The Santos Cares Program, their philanthropic initiative, pushes the notion of legacy beyond the personal. A portion of the proceeds from every collection is allocated to charitable organizations. During consultations, the Santoses present a curated list of nonprofits, then follow up with an onboarding email that lets couples review the options and select the cause they want their wedding to support. The program, built into their collections rather than added on as an occasional campaign, effectively redistributes part of wedding spending into ongoing community impact.

We believe what we do should extend beyond the wedding day,” Sylvia explains. “If we are asking couples to trust us with their legacy, it makes sense that our work contributes to something lasting in the communities around us, too.” The model aligns with a broader shift across service industries, where clients increasingly expect businesses to integrate social responsibility into everyday operations. For couples attentive to the ethics of their choices, the ability to link a celebration to a concrete act of giving, without taking on additional planning tasks, can be quietly significant.

In this light, Santos Photo & Film’s works are like a legacy curation. The images and films they create mark one kind of inheritance, and the charitable contributions they facilitate mark another milestone.
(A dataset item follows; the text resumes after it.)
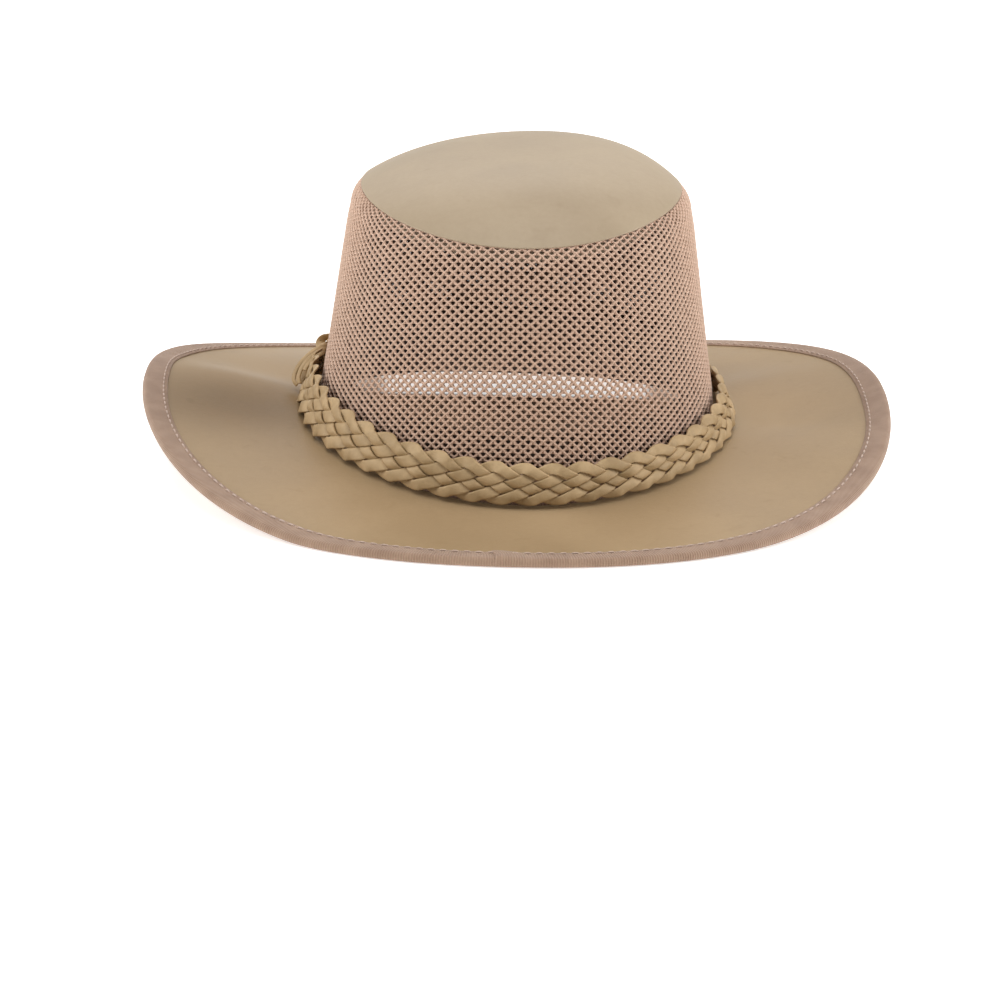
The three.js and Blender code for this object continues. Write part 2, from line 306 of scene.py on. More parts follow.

Together, they gesture toward a vision of wedding documentation that is as concerned with what endures as with what dazzles in the moment.

As the Santoses look ahead to more destination weddings, deeper client relationships, and an expanded Santos Cares footprint, the question that first animated their shift from casual shooting to full-time work remains close at hand: how do you honor the emotional weight of a day that passes in a matter of hours? Their answer continues to evolve, frame by frame. “At the end of it all,” they reflect, “we want our couples to feel that their wedding was seen in its fullness, and that the legacy we helped them preserve reaches beyond their own story into the lives it quietly touches.